Sehubungan dengan masih adanya satu WNI yang dalam penyanderaan Kelompok Abu Sayyaf, Pemerintah Indonesia bekerja sama dengan Filipina saat ini masih giat memantau keberadaannya.
"Satu orang lagi WNI, yakni Muhammad Farhan masih disandera.
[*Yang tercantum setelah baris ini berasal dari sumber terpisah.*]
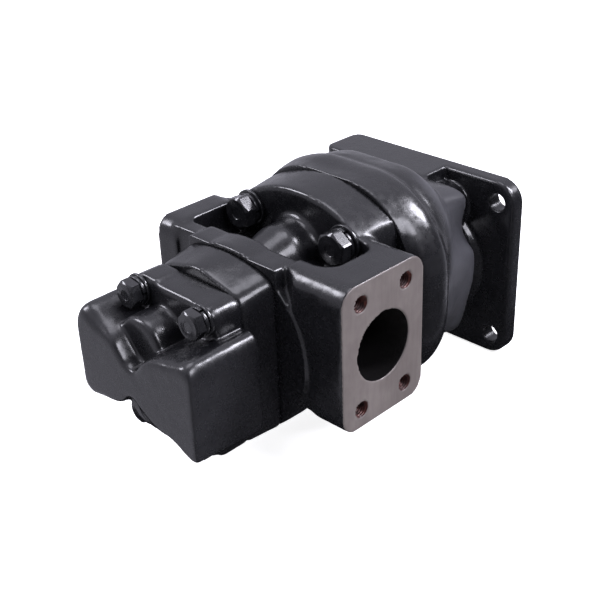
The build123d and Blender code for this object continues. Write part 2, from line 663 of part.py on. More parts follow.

Dua orang sudah berhasil diselamatkan yaitu Maharudin Lunani dan Samiun dan sudah ditangani Kedutaan Indonesia di Manila," ujar Djati melalui siaran tertulisnya.
Ia menerangkan, KJRI Tawau mencatat 29 kasus penculikan yang dilakukan Kelompok Abu Sayyaf sejak 2000 dengan korban sebanyak 98 orang dan 39 orang di antaranya WNI.
Sebanyak 37 WNI di antaranya telah berhasil diselamatkan termasuk Maharudin Lunani dan Samiun baru-baru ini oleh Tentara Filipina yang giat melakukan operasi militer di kamp Kelompok Abu Sayyaf.
Djati menegaskan, kasus penculikan terhadap WNI di Negeri Sabah menjadi perhatian serius KJRI Tawau.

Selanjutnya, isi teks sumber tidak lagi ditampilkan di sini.